Even the roar of the thunderstorm cannot drown out the ever-present city racket. As an especially irritating car horn sounds, I sit up from the chair I dozed off in. Groggily, I hear a maid complain in the hallway, cursing the earliness of getting up at 4 AM. If someone asked, I would say I love New York and all of its wonders, but it’s moments like these that make me yearn for the tranquility of Loire Valley. I hear a shift of covers and guess France is in a deep sleep, despite all the ruckus. Suddenly, a flashback comes to me, one of France the morning of our departure. I can still recall his exact words of devotion, and even though he was half asleep I believe his confession to be true. I bump into the bedframe and slip in beside him, take a deep breath of courage, and jostle him awake. “France,” I hoarsely whisper. “Mmmmm?” was his response. “My answer to your question is yes.” This slaps him fully conscious, his reassuring arms around me, breathing softly “Are you sure?” into my ear. I nod my head deeply, finally releasing the weight that’s been my chest all afternoon. I realize right now that the only thing that was holding me back was not fear, but trust. By giving the care of my eyesight over to this person, I must fully trust France, without a trace of doubt. And I do.

 

~France~

I’ve been pacing these hideous tile floors for the past six hours, not granting my feet a break throughout my anxious waiting. Then the nurse opens the door, granting me permission to see Giselle. I barely acknowledge her as I fly into the room. And there she is, sitting up in a hospital bed and greeting me with a broad smile to match her evergreen eyes.

 

~Giselle~

Before he came in, all I could look at is this face, my face. The fairy-like bone structure as foreign as the pair of deep green pupils staring back at me.
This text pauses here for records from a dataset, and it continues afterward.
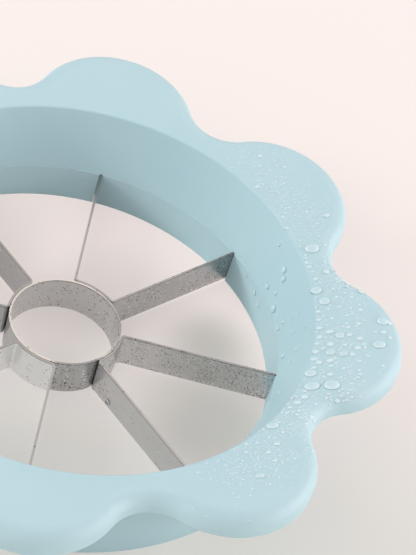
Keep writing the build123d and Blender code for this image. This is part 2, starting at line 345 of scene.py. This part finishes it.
def rolled_stainless(name, sheared_edge, spray_elsewhere, tone=1.0, outside_painted_shade=1.0):
    """Cold-rolled stainless steel: close reflections, fine rolling lines along the strip, pale sheared edges
    with a line of painted shade under them, dark specks of spray. tone scales how bright the sheet is beside
    the core ring's inside, which paints reflections on the strips, and the last argument darkens the ring's
    outer face as painted shade."""
    material, tree = new_material(name)
    place = add_node(tree, "TexCoord").outputs["Object"]
    # lines along the strip: the noise changes fast upwards and slowly sideways
    stretch = [lines_per_mm / MM for lines_per_mm in ROLLING_LINES_PER_MM]
    stretched = add_node(tree, "Mapping", {"Vector": place, "Scale": stretch})
    lines = add_node(
        tree,
        "TexNoise",
        {"Vector": stretched.outputs[0], "Scale": 1.0, "Detail": 3.0, "Roughness": 0.6},
    ).outputs["Fac"]
    shade = add_node(
        tree,
        "Mix",
        {0: lines, 6: colour(STEEL_LIGHT, tone), 7: colour(STEEL_DARK, tone)},
        data_type="RGBA",
    )
    # painted shade: darker beyond the core ring's middle radius, on its outer face
    flat = add_node(tree, "VectorMath", {0: place, 1: (1.0, 1.0, 0.0)}, operation="MULTIPLY")
    radius = add_node(tree, "VectorMath", {0: flat.outputs[0]}, operation="LENGTH").outputs["Value"]
    outside = add_node(tree, "Math", {0: radius, 1: RING_MIDDLE * MM}, operation="GREATER_THAN")
    outside_shade = add_node(tree, "MapRange", {"Value": outside.outputs[0], "To Min": 1.0, "To Max": outside_painted_shade})
    shade = add_node(
        tree, "VectorMath", {0: shade.outputs[2], 1: outside_shade.outputs[0]}, operation="MULTIPLY"
    )
    # painted shade: a dark line just below the upper edge
    rolled = add_node(
        tree,
        "MapRange",
        {
            "Value": add_node(tree, "SeparateXYZ", {0: place}).outputs["Z"],
            "From Min": (STRIP_TOP - EDGE_LINE) * MM,
            "From Max": (STRIP_TOP - EDGE_LINE / 2) * MM,
            "To Max": EDGE_LINE_STRENGTH,
        },
    )
    shade = add_node(
        tree, "Mix", {0: rolled.outputs[0], 6: shade.outputs[0], 7: colour(PAINTED_EDGE_SHADE)}, data_type="RGBA"
    )
    # how thick the spray lies here
    amount = None
    for centre, reach, most in SPRAYED:
        away = add_node(tree, "VectorMath", {0: place, 1: Vector(centre) * MM}, operation="DISTANCE")
        near = add_node(
            tree,
            "MapRange",
            {
                "Value": away.outputs["Value"],
                "From Min": 0.0,
                "From Max": reach * MM,
                "To Min": most,
                "To Max": spray_elsewhere,
            },
        )
        if amount is None:
            amount = near
        else:
            amount = add_node(tree, "Math", {0: amount.outputs[0], 1: near.outputs[0]}, operation="MAXIMUM")
    # the sheared face itself, which looks up: pale where it is dry, dark under the spray
    wet = add_node(tree, "MapRange", {"Value": amount.outputs[0], "From Min": WET_FROM, "From Max": WET_TO})
    edge = add_node(
        tree, "Mix", {0: wet.outputs[0], 6: colour(sheared_edge), 7: colour(WET_EDGE)}, data_type="RGBA"
    )
    facing = add_node(tree, "NewGeometry").outputs["Normal"]
    upwards = add_node(tree, "SeparateXYZ", {0: facing}).outputs["Z"]
    sheared = add_node(tree, "Math", {0: upwards, 1: LOOKS_UP}, operation="GREATER_THAN").outputs[0]
    shade = add_node(tree, "Mix", {0: sheared, 6: shade.outputs[2], 7: edge.outputs[2]}, data_type="RGBA")
    # the spray lies in patches
    patches = add_node(
        tree, "TexNoise", {"Vector": place, "Scale": SPRAY_PATCHES_PER_MM / MM, "Detail": 1.0}
    )
    patchy = add_node(
        tree,
        "MapRange",
        {
            "Value": patches.outputs["Fac"],
            "From Min": PATCH_NOISE[0],
            "From Max": PATCH_NOISE[1],
            "To Min": PATCH_SPRAY[0],
            "To Max": PATCH_SPRAY[1],
        },
    )
    amount = add_node(tree, "Math", {0: amount.outputs[0], 1: patchy.outputs[0]}, operation="MULTIPLY")
    # a cell's random colour says whether it has a speck, how large it is, and whether it glints
    drawn_out = add_node(tree, "Mapping", {"Vector": place, "Scale": SPECK_STRETCH})
    cells = add_node(
        tree,
        "TexVoronoi",
        {"Vector": drawn_out.outputs[0], "Scale": SPECKS_PER_MM / MM, "Randomness": 1.0},
    ).outputs
    lot = add_node(tree, "SeparateColor", {"Color": cells["Color"]}).outputs
    drawn = add_node(tree, "Math", {0: lot["Red"], 1: amount.outputs[0]}, operation="LESS_THAN")
    size = add_node(
        tree, "MapRange", {"Value": lot["Green"], "To Min": SPECK_SIZES[0], "To Max": SPECK_SIZES[1]}
    )
    inside = add_node(tree, "Math", {0: cells["Distance"], 1: size.outputs[0]}, operation="LESS_THAN")
    speck = add_node(tree, "Math", {0: drawn.outputs[0], 1: inside.outputs[0]}, operation="MULTIPLY")
    faded = add_node(tree, "Math", {0: speck.outputs[0], 1: SPECK_STRENGTH}, operation="MULTIPLY")
    glints = add_node(tree, "Math", {0: lot["Blue"], 1: GLINTS}, operation="LESS_THAN")
    # the rough sheared face has dark specks only
    glints = add_node(tree, "Math", {0: glints.outputs[0], 1: sheared}, operation="SUBTRACT")
    speck_tone = add_node(
        tree, "Mix", {0: glints.outputs[0], 6: colour(SPECK), 7: colour(SPECK_GLINT)}, data_type="RGBA"
    )
    spotted = add_node(
        tree,
        "Mix",
        {0: faded.outputs[0], 6: shade.outputs[2], 7: speck_tone.outputs[2]},
        data_type="RGBA",
    )
    gloss = add_node(
        tree, "MapRange", {"Value": lines, "To Min": STEEL_ROUGHNESS[0], "To Max": STEEL_ROUGHNESS[1]}
    )
    bump = add_node(tree, "Bump", {"Height": lines, "Strength": 0.1, "Distance": ROLLING_DEPTH * MM})
    spread = add_node(tree, "CombineXYZ", MIRRORED_ALONG)
    surface = add_node(
        tree,
        "BsdfPrincipled",
        {
            "Base Color": spotted.outputs[2],
            "Metallic": 1.0,
            "Roughness": gloss.outputs[0],
            "Anisotropic": 0.75,
            "Tangent": spread.outputs[0],
            "Normal": bump.outputs[0],
        },
    )
    add_node(tree, "OutputMaterial", {"Surface": surface.outputs[0]})
    return material


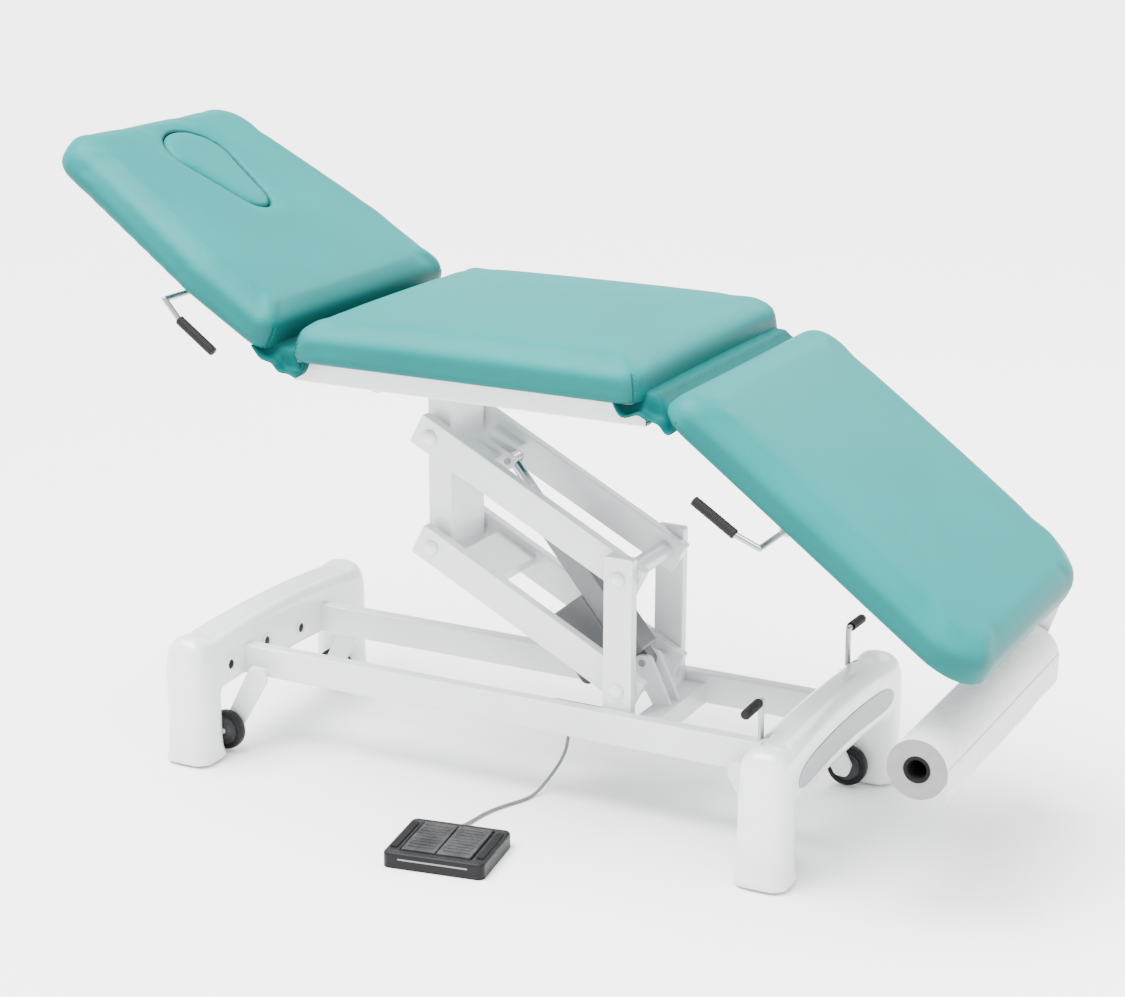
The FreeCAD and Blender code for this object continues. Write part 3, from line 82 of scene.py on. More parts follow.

But the strangest experience of all is when I not only hear the door open, but see it open as well. And there he stands, jaw dropped at my transformation. Grinning wider than I ever had before, I drink in his golden hair, fair features, and sapphire eyes flashing on the verge of tears. I’ve had my doubts, but France is more handsome than I imagined (with only his self-impression to go by). Not a word is said between us, and I grip his weird indigo cape-like coat while inhaling the sweet scent of France.

 

So much time passed since that momentous day, and in all of my 96 years I still remember every detail. A squawking goose rampages through my garden, interrupting my thoughts. Her constant temper tantrums always bring a smile to my face, even though Ellen does nothing but upset the other geese. I gather a lungful of air saturated with herbs and fresh vegetables, having retired ten years ago to this tiny cottage. My cousin Loui could not believe when I gave the family business of wine over to him, just to pursue art. But my very first professional piece, a drawing dedicated to the rolling hills of my home, redeemed more than enough money to last me a century. Of course I crafted more pieces, and by the end of my career I had three entire museums filled completely with the hopes, dreams, and snapshots of my life. Yes, it’s been a good life, and as Ellen nearly bites the head off poor Lily, I reach for my most favorite creation: the depiction of Joan the Ark. Although unchanged since its birth, I pull it from its frame to write this on the back: ‘All living things eventually die. It’s unavoidable. But as long as you remember, it will live on in your heart forever. Just as you have for Jeanne, say you’ll remember me.’ With a great sigh, I wonder how France will react to finding me dead in my rocking chair. Oh well, with these old bones there’s nothing I can do now. I only hope my love will reminisce about our relationship as I have. We never got married, or even had sex, but it was true love all the same. After twenty years it hit me that I aged while he being a country scarcely did. Though since meeting me, no other girl in the world has had the privilege to kiss him. Even though my skin had since turned wrinkled and my hair silver grey, France’s devotion to me never wavers. He usually stops by once a month to talk to me, always leaving with a passionate kiss. He is supposed to come today…………… and my mind goes blank. Grasping Jeanne in my hands I leave this world with one final sigh.